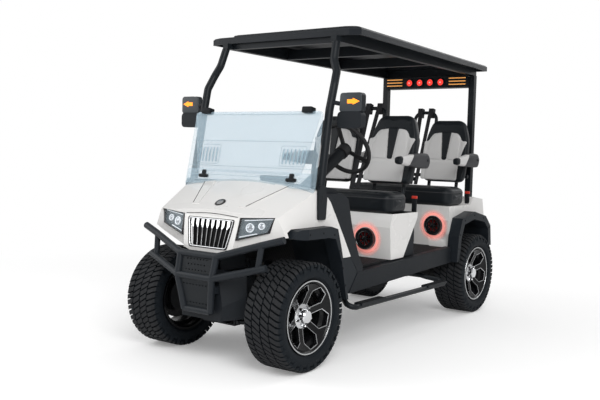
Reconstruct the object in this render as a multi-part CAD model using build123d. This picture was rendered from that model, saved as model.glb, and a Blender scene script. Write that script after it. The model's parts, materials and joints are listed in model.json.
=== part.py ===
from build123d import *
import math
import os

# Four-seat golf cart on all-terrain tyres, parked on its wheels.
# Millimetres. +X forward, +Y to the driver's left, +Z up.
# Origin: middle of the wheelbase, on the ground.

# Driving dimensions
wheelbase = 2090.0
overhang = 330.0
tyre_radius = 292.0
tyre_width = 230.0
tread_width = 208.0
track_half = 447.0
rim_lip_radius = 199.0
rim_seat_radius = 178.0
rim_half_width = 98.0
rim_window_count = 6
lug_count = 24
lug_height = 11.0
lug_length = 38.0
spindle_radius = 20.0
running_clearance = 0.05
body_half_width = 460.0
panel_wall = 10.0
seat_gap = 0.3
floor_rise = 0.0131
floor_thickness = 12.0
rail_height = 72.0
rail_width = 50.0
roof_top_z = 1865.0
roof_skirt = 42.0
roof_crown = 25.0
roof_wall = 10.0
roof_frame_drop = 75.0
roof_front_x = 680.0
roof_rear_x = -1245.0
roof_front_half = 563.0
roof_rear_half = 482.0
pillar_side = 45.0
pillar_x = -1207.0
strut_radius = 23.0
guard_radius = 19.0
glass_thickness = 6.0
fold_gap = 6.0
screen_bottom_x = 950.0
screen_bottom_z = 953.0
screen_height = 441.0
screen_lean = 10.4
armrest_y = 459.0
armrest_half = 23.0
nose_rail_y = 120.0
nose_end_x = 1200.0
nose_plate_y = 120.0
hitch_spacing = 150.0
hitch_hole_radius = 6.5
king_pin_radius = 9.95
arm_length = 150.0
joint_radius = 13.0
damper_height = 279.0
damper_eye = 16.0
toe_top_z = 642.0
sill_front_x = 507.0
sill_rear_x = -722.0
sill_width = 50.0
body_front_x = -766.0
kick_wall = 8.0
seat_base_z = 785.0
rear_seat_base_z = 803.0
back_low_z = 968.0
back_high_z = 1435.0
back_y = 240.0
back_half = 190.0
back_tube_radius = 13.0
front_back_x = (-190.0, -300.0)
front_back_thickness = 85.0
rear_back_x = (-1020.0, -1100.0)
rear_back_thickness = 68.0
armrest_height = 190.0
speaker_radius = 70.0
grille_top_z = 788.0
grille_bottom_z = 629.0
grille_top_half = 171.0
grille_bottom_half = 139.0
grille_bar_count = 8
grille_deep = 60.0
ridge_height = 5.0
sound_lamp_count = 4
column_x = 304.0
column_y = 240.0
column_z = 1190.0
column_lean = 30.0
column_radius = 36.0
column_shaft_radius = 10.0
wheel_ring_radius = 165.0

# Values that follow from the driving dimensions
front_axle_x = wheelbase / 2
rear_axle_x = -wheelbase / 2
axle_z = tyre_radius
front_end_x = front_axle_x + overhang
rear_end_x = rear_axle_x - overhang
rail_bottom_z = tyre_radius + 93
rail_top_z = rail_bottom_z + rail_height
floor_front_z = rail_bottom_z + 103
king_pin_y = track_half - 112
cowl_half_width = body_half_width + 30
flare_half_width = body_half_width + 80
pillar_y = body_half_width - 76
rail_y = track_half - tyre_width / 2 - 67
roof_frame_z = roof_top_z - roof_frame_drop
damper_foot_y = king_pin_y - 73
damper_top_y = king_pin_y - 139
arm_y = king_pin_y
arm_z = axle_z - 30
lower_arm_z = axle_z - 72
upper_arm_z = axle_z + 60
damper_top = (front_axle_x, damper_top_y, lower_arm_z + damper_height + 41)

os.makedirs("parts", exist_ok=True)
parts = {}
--
Quote every line of the data, word for word.

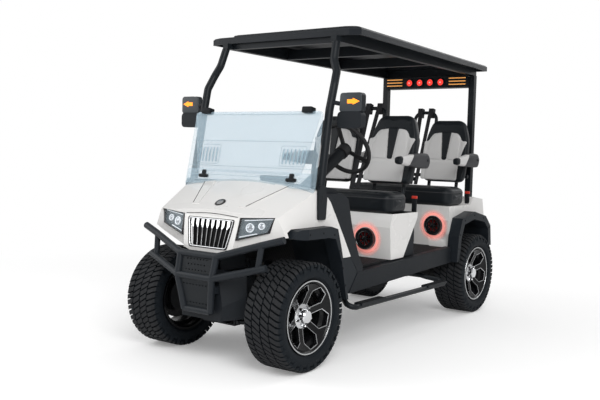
Reconstruct the object in this render as a multi-part CAD model using build123d. This picture was rendered from that model, saved as model.glb, and a Blender scene script. Write that script after it. The model's parts, materials and joints are listed in model.json.
=== part.py ===
from build123d import *
import math
import os

# Four-seat golf cart on all-terrain tyres, parked on its wheels.
# Millimetres. +X forward, +Y to the driver's left, +Z up.
# Origin: middle of the wheelbase, on the ground.

# Driving dimensions
wheelbase = 2090.0
overhang = 330.0
tyre_radius = 292.0
tyre_width = 230.0
tread_width = 208.0
track_half = 447.0
rim_lip_radius = 199.0
rim_seat_radius = 178.0
rim_half_width = 98.0
rim_window_count = 6
lug_count = 24
lug_height = 11.0
lug_length = 38.0
spindle_radius = 20.0
running_clearance = 0.05
body_half_width = 460.0
panel_wall = 10.0
seat_gap = 0.3
floor_rise = 0.0131
floor_thickness = 12.0
rail_height = 72.0
rail_width = 50.0
roof_top_z = 1865.0
roof_skirt = 42.0
roof_crown = 25.0
roof_wall = 10.0
roof_frame_drop = 75.0
roof_front_x = 680.0
roof_rear_x = -1245.0
roof_front_half = 563.0
roof_rear_half = 482.0
pillar_side = 45.0
pillar_x = -1207.0
strut_radius = 23.0
guard_radius = 19.0
glass_thickness = 6.0
fold_gap = 6.0
screen_bottom_x = 950.0
screen_bottom_z = 953.0
screen_height = 441.0
screen_lean = 10.4
armrest_y = 459.0
armrest_half = 23.0
nose_rail_y = 120.0
nose_end_x = 1200.0
nose_plate_y = 120.0
hitch_spacing = 150.0
hitch_hole_radius = 6.5
king_pin_radius = 9.95
arm_length = 150.0
joint_radius = 13.0
damper_height = 279.0
damper_eye = 16.0
toe_top_z = 642.0
sill_front_x = 507.0
sill_rear_x = -722.0
sill_width = 50.0
body_front_x = -766.0
kick_wall = 8.0
seat_base_z = 785.0
rear_seat_base_z = 803.0
back_low_z = 968.0
back_high_z = 1435.0
back_y = 240.0
back_half = 190.0
back_tube_radius = 13.0
front_back_x = (-190.0, -300.0)
front_back_thickness = 85.0
rear_back_x = (-1020.0, -1100.0)
rear_back_thickness = 68.0
armrest_height = 190.0
speaker_radius = 70.0
grille_top_z = 788.0
grille_bottom_z = 629.0
grille_top_half = 171.0
grille_bottom_half = 139.0
grille_bar_count = 8
grille_deep = 60.0
ridge_height = 5.0
sound_lamp_count = 4
column_x = 304.0
column_y = 240.0
column_z = 1190.0
column_lean = 30.0
column_radius = 36.0
column_shaft_radius = 10.0
wheel_ring_radius = 165.0

# Values that follow from the driving dimensions
front_axle_x = wheelbase / 2
rear_axle_x = -wheelbase / 2
axle_z = tyre_radius
front_end_x = front_axle_x + overhang
rear_end_x = rear_axle_x - overhang
rail_bottom_z = tyre_radius + 93
rail_top_z = rail_bottom_z + rail_height
floor_front_z = rail_bottom_z + 103
king_pin_y = track_half - 112
cowl_half_width = body_half_width + 30
flare_half_width = body_half_width + 80
pillar_y = body_half_width - 76
rail_y = track_half - tyre_width / 2 - 67
roof_frame_z = roof_top_z - roof_frame_drop
damper_foot_y = king_pin_y - 73
damper_top_y = king_pin_y - 139
arm_y = king_pin_y
arm_z = axle_z - 30
lower_arm_z = axle_z - 72
upper_arm_z = axle_z + 60
damper_top = (front_axle_x, damper_top_y, lower_arm_z + damper_height + 41)

os.makedirs("parts", exist_ok=True)
parts = {}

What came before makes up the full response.